The Submit button gets a class of button to make it into a nice-looking Foundation button, while the Cancel button also gets a class of secondary to make it visually less prominent.

Foundation also lets you use the <a> element for making buttons—just give it a class of button. It also lets you do stuff like make buttons smaller, give them rounded corners, and so on, just by adding classes.

Other clever Foundation stuff

Foundation lets you do some clever things that the standard HTML elements don’t let you do.

For example, you can combine an input with a label to get something like this:

Input and label

You can see the code for that here.

You can also combine an input with a button to get this:

Input with button

The code for that one is here.

Important attributes

I mentioned a few attributes along the way, like id and name, checked for checkboxes and radio buttons, min, max, and step for number and range type inputs, and so on. But there are some others that you need to know about.

autocomplete

Browsers try to help us by automatically filling in form fields for us when they can. But sometimes this is not appropriate, for example, for sensitive information such as bank account and credit card numbers (and even passwords in certain cases, though beware of being annoying with this one).

Setting autocomplete to off for an input tells the browser not to fill it in automatically.

autofocus

On each page, you can give one (and only one) form control the autofocus attribute. This field will get focus when the page loads, so the user can start interacting with it without having to click in it or tab to it.

disabled

Disabled

A control with the disabled attribute gets greyed out and you can’t interact with it. This may be because it’s not relevant unless some other control has a particular value. (For example, if your form has a “How did you hear about us” section with radio buttons, the last one might be “Other”, with a text input so the user can type something that’s not in your list. It makes sense to make this input disabled unless “Other” is selected. I’ll cover this sort of thing in more depth in a subsequent post.)

maxlength

Text-type inputs (text, email, url, tel, etc.) can have a maxlength attribute. This lets you specify the maximum length in characters. Most browsers won’t let you type any more once you hit the limit. This is handy for things like phone numbers, which can’t be longer than a certain number of digits.

multiple

The <select> element and <input>s of type email (also of type file, for uploading files, which I haven’t covered here) can take the multiple attribute. This lets you select multiple items in a dropdown or specify multiple email addresses, respectively.

Select multiple

Notice how the <select> is displayed differently when multiple selection is enabled.

pattern

pattern tells the browser what an acceptable value looks like. I’ll cover this in a subsequent post when I talk about validation.

placeholder

Placeholder

The placeholder attribute puts hint text inside the <input> (or <textarea>), to give the user an idea of what they need to type. It disappears when you click in the <input>. Some sites use it to indicate which fields are mandatory and which are optional.
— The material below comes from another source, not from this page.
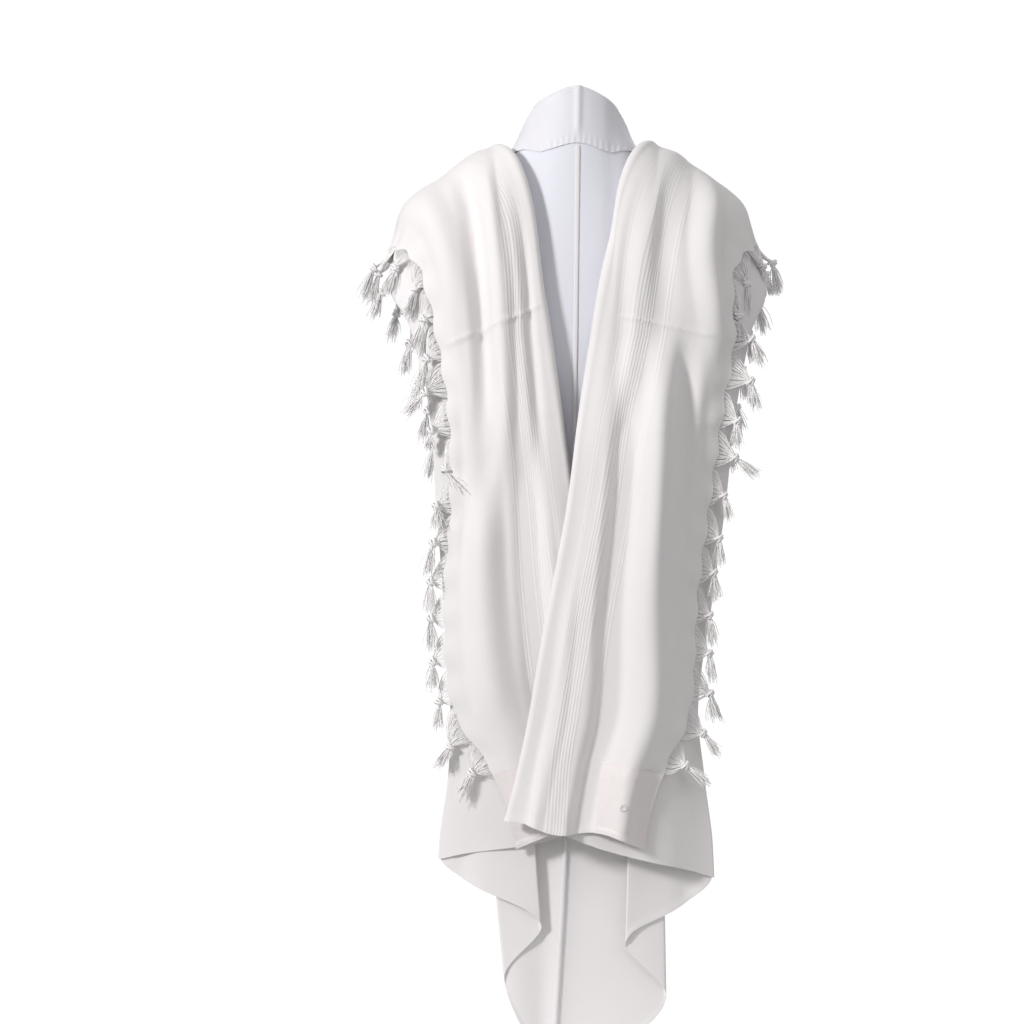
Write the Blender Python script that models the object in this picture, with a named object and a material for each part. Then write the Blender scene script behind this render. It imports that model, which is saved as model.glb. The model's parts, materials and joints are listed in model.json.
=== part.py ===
"""A large white prayer shawl, worn over both shoulders, hollow, with its back towards -Y.

Frame: metres, +Z up, +X to the wearer's right, the wearer facing +Y.  The origin is the middle of
the shoulders at the nape.  The cloth is two halves sewn down the centre back.  Each half runs from
the centre seam out to a hanging outer fold, back under itself to an inner fold beside the neck, and
out again to its fringed short edge.  Every layer passes over the shoulder and hangs in front too.
"""
import bpy
from collections import namedtuple
from math import cos, pi, sin
from mathutils import Vector

# Driving dimensions
WALL = 0.0016          # wall of the wool cloth
GAP = 0.0003           # clearance between pieces
BLADE = 0.30           # fall from the ridge at which the cloth starts to hang plumb
BAND_SHARE = 0.051     # neckband's width as a share of the way down, about 90 mm round the nape
BAND_REACH = 0.185     # how far the neckband runs along the half's path
BAND_WALL = 0.0012
PATCH_SHARE = 0.068    # a patch's height as a share of the way down, about 110 mm
PATCH_COLUMNS = 3      # columns of the wing that a corner patch covers, about 85 mm
PATCH_WALL = 0.0010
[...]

IMPORTANT: Do NOT use this instead of a <label>. It is very bad from both accessibility and usability points of view.

required

The required attribute means that a field is mandatory. It doesn’t change its appearance (an asterisk doesn’t magically appear next to its label), but if you submit the form without filling it in, you’ll get a helpful message:

Required field

tabindex

The tabindex attribute (which has a numerical value) determines the order in which controls get focus when the user presses the Tab key.
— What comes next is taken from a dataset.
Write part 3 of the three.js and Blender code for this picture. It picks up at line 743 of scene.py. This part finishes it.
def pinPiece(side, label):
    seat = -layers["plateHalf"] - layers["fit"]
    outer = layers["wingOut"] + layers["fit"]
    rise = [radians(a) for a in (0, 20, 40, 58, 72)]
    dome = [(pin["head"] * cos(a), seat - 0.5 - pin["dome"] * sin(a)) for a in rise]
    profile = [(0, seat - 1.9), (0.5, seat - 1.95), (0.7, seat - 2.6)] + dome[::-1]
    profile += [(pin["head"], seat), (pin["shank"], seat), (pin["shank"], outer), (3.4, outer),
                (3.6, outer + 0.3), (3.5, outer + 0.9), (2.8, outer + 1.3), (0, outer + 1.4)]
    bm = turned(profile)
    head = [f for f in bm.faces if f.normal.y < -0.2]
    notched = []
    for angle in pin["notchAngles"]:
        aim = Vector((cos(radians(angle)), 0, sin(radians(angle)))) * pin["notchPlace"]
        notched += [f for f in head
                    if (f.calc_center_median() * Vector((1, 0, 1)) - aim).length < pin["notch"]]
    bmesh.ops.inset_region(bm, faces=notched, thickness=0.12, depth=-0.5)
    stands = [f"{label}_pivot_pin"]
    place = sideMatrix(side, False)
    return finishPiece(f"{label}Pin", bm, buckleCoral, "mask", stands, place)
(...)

If you’re doing something weird with your form layout such that the inputs are in a different order on the screen than in the page source, you should use the tabindex attribute to make sure that focus jumps to the right input when the user tabs between them.

Special considerations

On phones and tablets, there are additional challenges that we face. How often have you come to sign in or register at a site on your phone and seen something like this?

Autocorrect fail

On m.hpdirect.com, as I’m typing in the User ID field in the login form, my phone is automatically capitalizing the first letter and wants to correct what I’m typing to words it has in its dictionary. So now I have to tap the little “x” to dismiss autocorrect, and go back and change the capital “M” to a lowercase one. Grrr.

For fields like this, there are two attributes that we can add to turn off this antisocial behavior: autocorrect and autocapitalize.

They both take the same values: on and off. By default, they are on.

Conclusion

Hopefully you now have a pretty good idea of the building blocks that you can use to create your prototype forms.